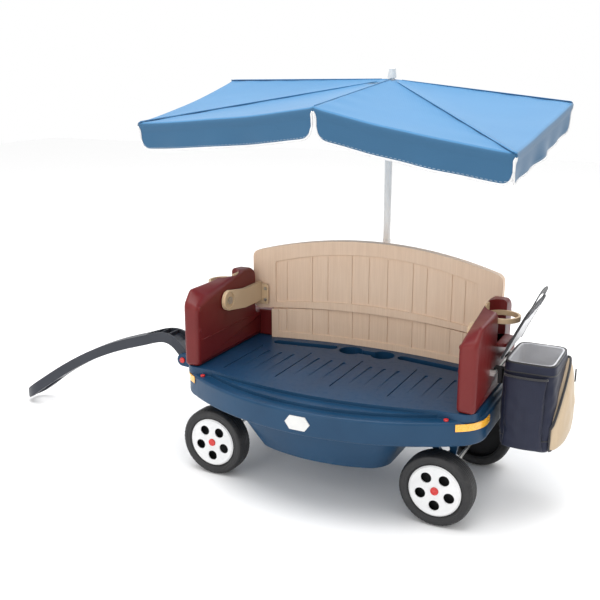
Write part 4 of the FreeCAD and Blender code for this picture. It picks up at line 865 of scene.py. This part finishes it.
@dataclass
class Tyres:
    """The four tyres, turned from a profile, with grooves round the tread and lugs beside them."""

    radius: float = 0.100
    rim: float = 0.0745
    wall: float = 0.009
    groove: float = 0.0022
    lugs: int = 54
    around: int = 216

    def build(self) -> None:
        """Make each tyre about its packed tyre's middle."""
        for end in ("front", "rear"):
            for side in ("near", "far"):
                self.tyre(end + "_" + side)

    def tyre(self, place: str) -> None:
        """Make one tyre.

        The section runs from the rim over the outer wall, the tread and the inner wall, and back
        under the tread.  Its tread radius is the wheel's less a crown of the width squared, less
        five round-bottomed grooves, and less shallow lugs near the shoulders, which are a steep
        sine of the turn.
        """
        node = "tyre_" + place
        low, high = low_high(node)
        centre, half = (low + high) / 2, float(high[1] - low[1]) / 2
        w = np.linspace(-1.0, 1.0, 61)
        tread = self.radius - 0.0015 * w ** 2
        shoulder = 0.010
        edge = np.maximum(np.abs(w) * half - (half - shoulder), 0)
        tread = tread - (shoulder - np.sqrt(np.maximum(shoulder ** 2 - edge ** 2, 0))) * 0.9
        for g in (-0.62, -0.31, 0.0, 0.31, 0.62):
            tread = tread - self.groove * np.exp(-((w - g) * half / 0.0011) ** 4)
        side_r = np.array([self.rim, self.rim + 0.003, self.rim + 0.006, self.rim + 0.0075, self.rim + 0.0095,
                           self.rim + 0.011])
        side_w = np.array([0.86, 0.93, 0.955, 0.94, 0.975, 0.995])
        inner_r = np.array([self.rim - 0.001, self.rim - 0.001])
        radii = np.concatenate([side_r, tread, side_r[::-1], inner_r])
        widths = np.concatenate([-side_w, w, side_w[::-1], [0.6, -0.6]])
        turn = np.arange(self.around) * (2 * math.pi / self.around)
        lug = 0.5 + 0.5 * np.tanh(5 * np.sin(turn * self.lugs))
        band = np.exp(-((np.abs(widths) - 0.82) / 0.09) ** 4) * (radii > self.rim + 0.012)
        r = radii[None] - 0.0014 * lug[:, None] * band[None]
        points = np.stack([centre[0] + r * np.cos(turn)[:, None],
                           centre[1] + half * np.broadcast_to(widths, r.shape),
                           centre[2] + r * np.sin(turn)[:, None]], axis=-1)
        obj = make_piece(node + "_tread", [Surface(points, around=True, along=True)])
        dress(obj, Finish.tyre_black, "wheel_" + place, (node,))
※
WHAT TO PRODUCE. Each line of the listing should be echoed back exactly.

EXERCISE OUTPUT.
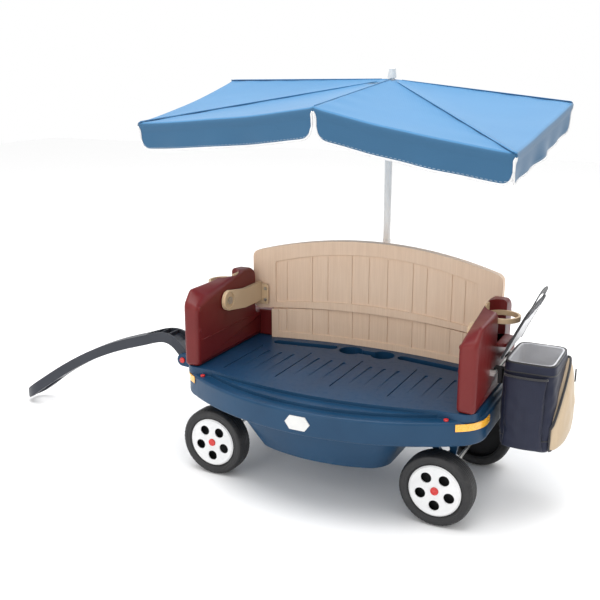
Write part 4 of the FreeCAD and Blender code for this picture. It picks up at line 865 of scene.py. This part finishes it.
@dataclass
class Tyres:
    """The four tyres, turned from a profile, with grooves round the tread and lugs beside them."""

    radius: float = 0.100
    rim: float = 0.0745
    wall: float = 0.009
    groove: float = 0.0022
    lugs: int = 54
    around: int = 216

    def build(self) -> None:
        """Make each tyre about its packed tyre's middle."""
        for end in ("front", "rear"):
            for side in ("near", "far"):
                self.tyre(end + "_" + side)

    def tyre(self, place: str) -> None:
        """Make one tyre.

        The section runs from the rim over the outer wall, the tread and the inner wall, and back
        under the tread.  Its tread radius is the wheel's less a crown of the width squared, less
        five round-bottomed grooves, and less shallow lugs near the shoulders, which are a steep
        sine of the turn.
        """
        node = "tyre_" + place
        low, high = low_high(node)
        centre, half = (low + high) / 2, float(high[1] - low[1]) / 2
        w = np.linspace(-1.0, 1.0, 61)
        tread = self.radius - 0.0015 * w ** 2
        shoulder = 0.010
        edge = np.maximum(np.abs(w) * half - (half - shoulder), 0)
        tread = tread - (shoulder - np.sqrt(np.maximum(shoulder ** 2 - edge ** 2, 0))) * 0.9
        for g in (-0.62, -0.31, 0.0, 0.31, 0.62):
            tread = tread - self.groove * np.exp(-((w - g) * half / 0.0011) ** 4)
        side_r = np.array([self.rim, self.rim + 0.003, self.rim + 0.006, self.rim + 0.0075, self.rim + 0.0095,
                           self.rim + 0.011])
        side_w = np.array([0.86, 0.93, 0.955, 0.94, 0.975, 0.995])
        inner_r = np.array([self.rim - 0.001, self.rim - 0.001])
        radii = np.concatenate([side_r, tread, side_r[::-1], inner_r])
        widths = np.concatenate([-side_w, w, side_w[::-1], [0.6, -0.6]])
        turn = np.arange(self.around) * (2 * math.pi / self.around)
        lug = 0.5 + 0.5 * np.tanh(5 * np.sin(turn * self.lugs))
        band = np.exp(-((np.abs(widths) - 0.82) / 0.09) ** 4) * (radii > self.rim + 0.012)
        r = radii[None] - 0.0014 * lug[:, None] * band[None]
        points = np.stack([centre[0] + r * np.cos(turn)[:, None],
                           centre[1] + half * np.broadcast_to(widths, r.shape),
                           centre[2] + r * np.sin(turn)[:, None]], axis=-1)
        obj = make_piece(node + "_tread", [Surface(points, around=True, along=True)])
        dress(obj, Finish.tyre_black, "wheel_" + place, (node,))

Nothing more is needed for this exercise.